Kernel Ridge Regression
We call \(k(X, X')\) the kernel function.
Let’s just assume for a second that it represents a notion of similarity between points \(X\) and \(X'\) (we’ll make this more precise later).
Then, if we define:
\[\begin{align*} \left( \boldsymbol K + \lambda \boldsymbol I \right)^{-1} \boldsymbol Y =: \boldsymbol \alpha \in \mathbb R^n, \end{align*}\]
then we can write the prediction at a new point \(X\) as:
\[\begin{align*} \hat f(X) = \sum_{i=1}^n \alpha_i k(X, X_i). \end{align*}\]
The weights \(k(X, X_i)\) reflect how much we should base our prediction off of the similarity between \(X\) and each training point \(X_i\).
The coefficients \(\alpha_i\) reflect how much each training point \(X_i\) should influence predictions in general.
Again, this model is exactly equivalent to good old ridge regression (with a basis expansion). We can always go back to the stanard ridge formulation we learned in Lecture 6. However, we now have a nice non-parametric variant.
Degrees of Freedom of Kernel Ridge Regression
Recall that the degrees of freedom of ridge regression is given by:
\[\begin{align*} \mathrm{df}(\lambda) = \sum_{j=1}^{\min(n, d)} \frac{d_j^2}{d_j^2 + \lambda} \end{align*}\]

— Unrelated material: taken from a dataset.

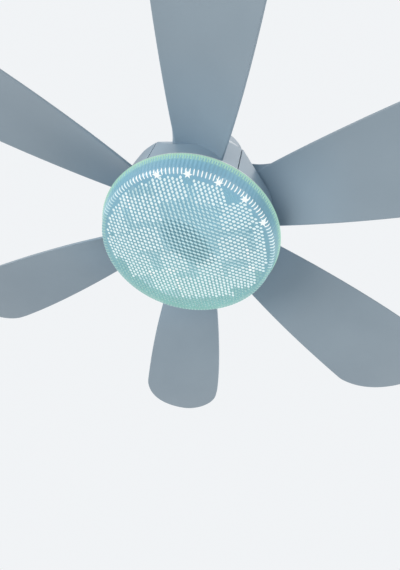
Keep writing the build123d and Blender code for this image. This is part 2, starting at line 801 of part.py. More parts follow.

where \(d_j\) are the singular values of \(\boldsymbol \Phi\).
Note that there are at most \(\min(n, d)\) non-zero singular values.
Even if \(d \to \infty\), the degrees of freedom will still be:
\[\begin{align*} \mathrm{df}(\lambda) = \sum_{j=1}^{n} \frac{d_j^2}{d_j^2 + \lambda} < n \end{align*}\]
where we have the strict inequality because \(\lambda > 0\).
However, note that (if \(d \approx \infty\)) the degrees of freedom will increase as we add more training data.
Compare this scenario to regression with \(p < n\) covariates (or \(d < n\) basis functions), where the degrees of freedom stays fixed with \(p\) (or \(d\)).
Thus, the complexity of our predictive model naturally scales with the amount of training data we have!